III. Establishing elected and fully empowered District Councils and City/Metro governments - mandatory district-wise budgeting - per capita grants directly to local governments - strengthening the third tier of government in the Indian federal structure.

IV. Effective, independent, credible mechanism for overseeing the full and effective implementation of Presidential Order (1975) and the SPF scheme.

V. Establishing the empowered Regional Development Committees (RDCs) having constitutional guarantees: (a) These RDCs will have real authority; a significant and specific share of the State's development budget corresponding to the region would be transferred to each RDC. They will oversee the functioning of local governments and these RDCs will have responsibility to fully and immediately implement the Presidential Order (1975). (b) A strong mechanism of accountability of RDCs to the State Legislature and Executive (i.e. State Government) must be institutionalized.

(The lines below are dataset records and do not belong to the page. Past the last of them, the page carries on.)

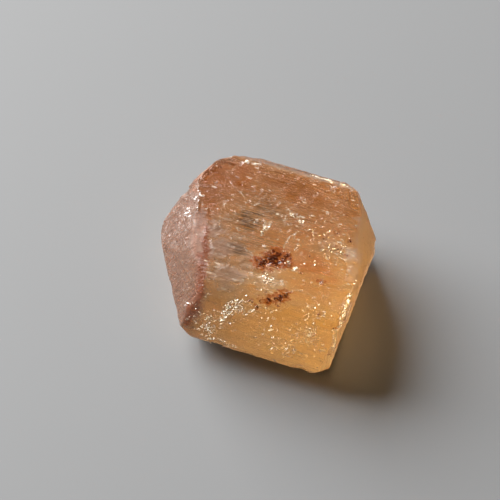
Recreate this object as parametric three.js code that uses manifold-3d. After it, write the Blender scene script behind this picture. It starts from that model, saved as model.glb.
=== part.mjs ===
// A rough imperial topaz: one stubby crystal lying on its side. Its prism is striated along c, low faces
// close it at one end, and at the other it came off its matrix along the basal cleavage. It is one piece
// of mineral, so it is one solid.
//
// Units are millimetres. Everything is placed about the crystal's own c axis, which runs along +X towards
// the cleaved end. An angle called around is measured about c, from +Y towards +Z; one called fromC is the
// angle between a face's normal and c. The finished solid is set down with the origin on the ground, under
// the middle of its bounding box, +Z up.

import * as THREE from "three";
import { mergeVertices } from "three/addons/utils/BufferGeometryUtils.js";
import Module from "manifold-3d";

const wasm = await Module();
wasm.setup();

// ---- Driving dimensions ----

// Topaz's cell in angstroms. Only the ratio matters: it sets the angles between the prism's faces.
const CELL_A = 4.65;
const CELL_B = 8.8;

// The direction of the a axis around c, as the crystal lies.
const A_AXIS = 129.85;

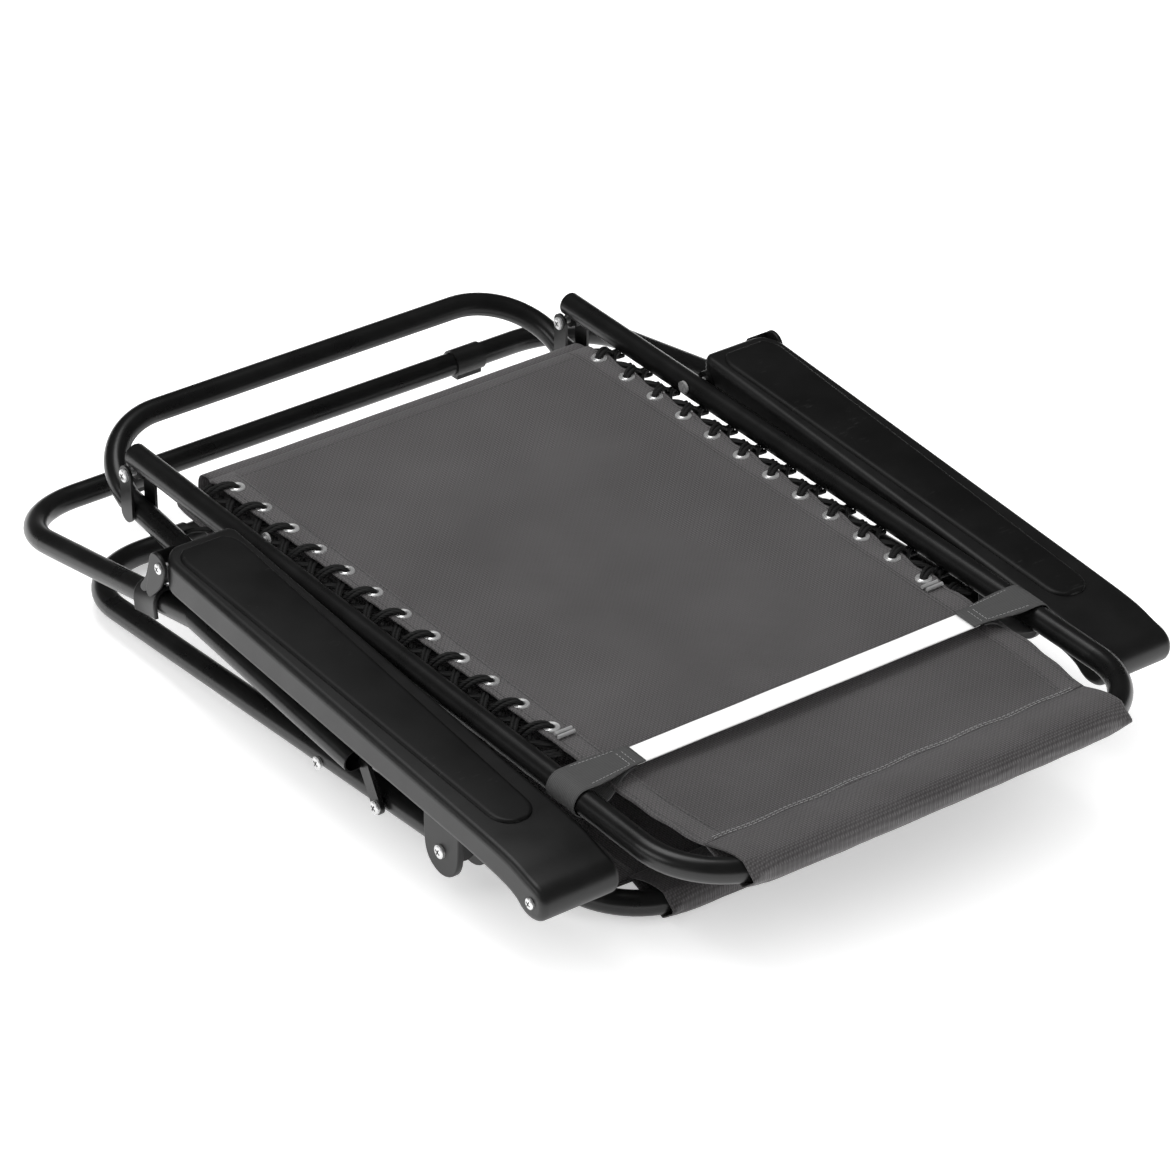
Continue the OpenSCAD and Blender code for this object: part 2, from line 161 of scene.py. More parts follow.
def grained(name, dark, light, rough_low, rough_high, grain, strength, metallic=0.0):
    """Painted, plated or moulded surface: mottled colour and roughness with a fine grain."""
    mat, nt, bsdf = new_material(name)
    co = object_coords(nt)
    broad = noise_node(nt, co, 22, 4.0, 0.6)
    fine = noise_node(nt, co, grain, 2.0)
    nt.links.new(ramp(nt, broad, [(0.3, dark), (0.7, light)]), bsdf.inputs["Base Color"])
    nt.links.new(ramp(nt, broad, [(0.25, rough_low), (0.75, rough_high)]), bsdf.inputs["Roughness"])
    bsdf.inputs["Metallic"].default_value = metallic
    bump(nt, bsdf, fine, strength, 0.0002)
    return mat


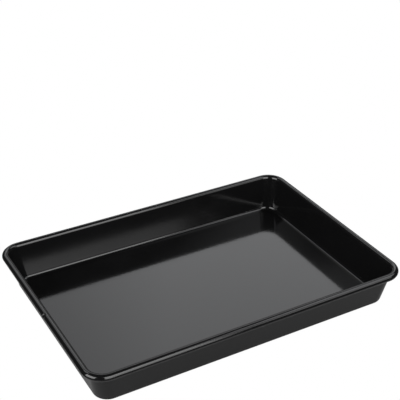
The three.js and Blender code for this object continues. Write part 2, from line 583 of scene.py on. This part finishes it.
def make_softbox(name, azimuth, elevation, width, height, left, right, colour):
    """A softbox that faces the tray. Its energy makes a strength of 1 a radiance of 1."""
    light = bpy.data.lights.new(name, "AREA")
    light.color = colour
    light.shape = "RECTANGLE"
    light.size = 2 * SOFTBOX_DISTANCE * math.tan(math.radians(width) / 2)
    light.size_y = 2 * SOFTBOX_DISTANCE * math.tan(math.radians(height) / 2)
    light.energy = math.pi * light.size * light.size_y
    grade_softbox(light, left, right)
    softbox = bpy.data.objects.new(name, light)
    softbox.visible_camera = False
    way = direction(math.radians(azimuth), math.radians(elevation))
    softbox.location = way * SOFTBOX_DISTANCE
    softbox.rotation_euler = way.to_track_quat("Z", "Y").to_euler()
    bpy.context.scene.collection.objects.link(softbox)


def make_world():
    """Plain white behind the tray, and a dim room for everything but the camera."""
    world = bpy.data.worlds.new("studio")
    world.use_nodes = True
    tree = world.node_tree
    tree.nodes.clear()
    rays = add_node(tree, "ShaderNodeLightPath")
    room = (ROOM_RADIANCE, ROOM_RADIANCE, ROOM_RADIANCE, 1.0)
    white = (1.0, 1.0, 1.0, 1.0)
    seen = mix_colour(tree, rays.outputs["Is Camera Ray"], room, white)
    background = add_node(tree, "ShaderNodeBackground", {"Color": seen, "Strength": 1.0})
    output = tree.nodes.new("ShaderNodeOutputWorld")
    tree.links.new(background.outputs["Background"], output.inputs["Surface"])
    bpy.context.scene.world = world


def make_camera():
    data = bpy.data.cameras.new("camera")
    data.lens = CAMERA_LENS
    camera = bpy.data.objects.new("camera", data)
    back = direction(math.pi - CAMERA_AZIMUTH, CAMERA_ELEVATION)
    camera.location = CAMERA_TARGET + back * CAMERA_DISTANCE
    roll = Quaternion((0, 0, 1), CAMERA_ROLL)
    camera.rotation_euler = (back.to_track_quat("Z", "Y") @ roll).to_euler()
    bpy.context.scene.collection.objects.link(camera)
    bpy.context.scene.camera = camera


# ---- The scene ----------------------------------------------------------------------


def place_piece(piece, material, node):
    """Finishes a piece that stands for a CAD node and takes its material slot."""
    piece.data.materials.append(material)
    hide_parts(node)
    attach(piece, "root")


place_piece(make_tray(), enamel_material(), "tray_body")
place_piece(make_wire(), wire_material(), "rim_wire")
make_stand()
for softbox_name, softbox in SOFTBOXES.items():
    make_softbox(softbox_name, *softbox)
make_world()
make_camera()
bpy.context.scene.view_settings.view_transform = "Standard"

VI. Resolving inter-regional differences over sharing of river waters and water use, as they figure prominently in the cause of development of Telangana and other backward regions of the State: Given the geographical extent and drainage patterns of the river basins in our State, the Government of India should include the addressing of regional requirements within AP in the terms of reference while establishing the statutory Water Disputes Tribunal(s) for the riparian states of the Krishna and Godavari river basins. The Government of India must constitute an Empowered Expert Committee based mechanism to institutionalize permanent scientific and timely decision-making process on the manner of storage and sharing of river flows in various regions of the State, anticipation, and mitigation of floods.

VII. Central package for boosting economic development along 'growth corridors' in AP: Identify and establish 'rapid growth corridors' covering the backward regions and grant a generous package for AP that would help establish 'education zones', 'agriculture green zones' and 'industrial zones' in these rapid growth corridors of AP.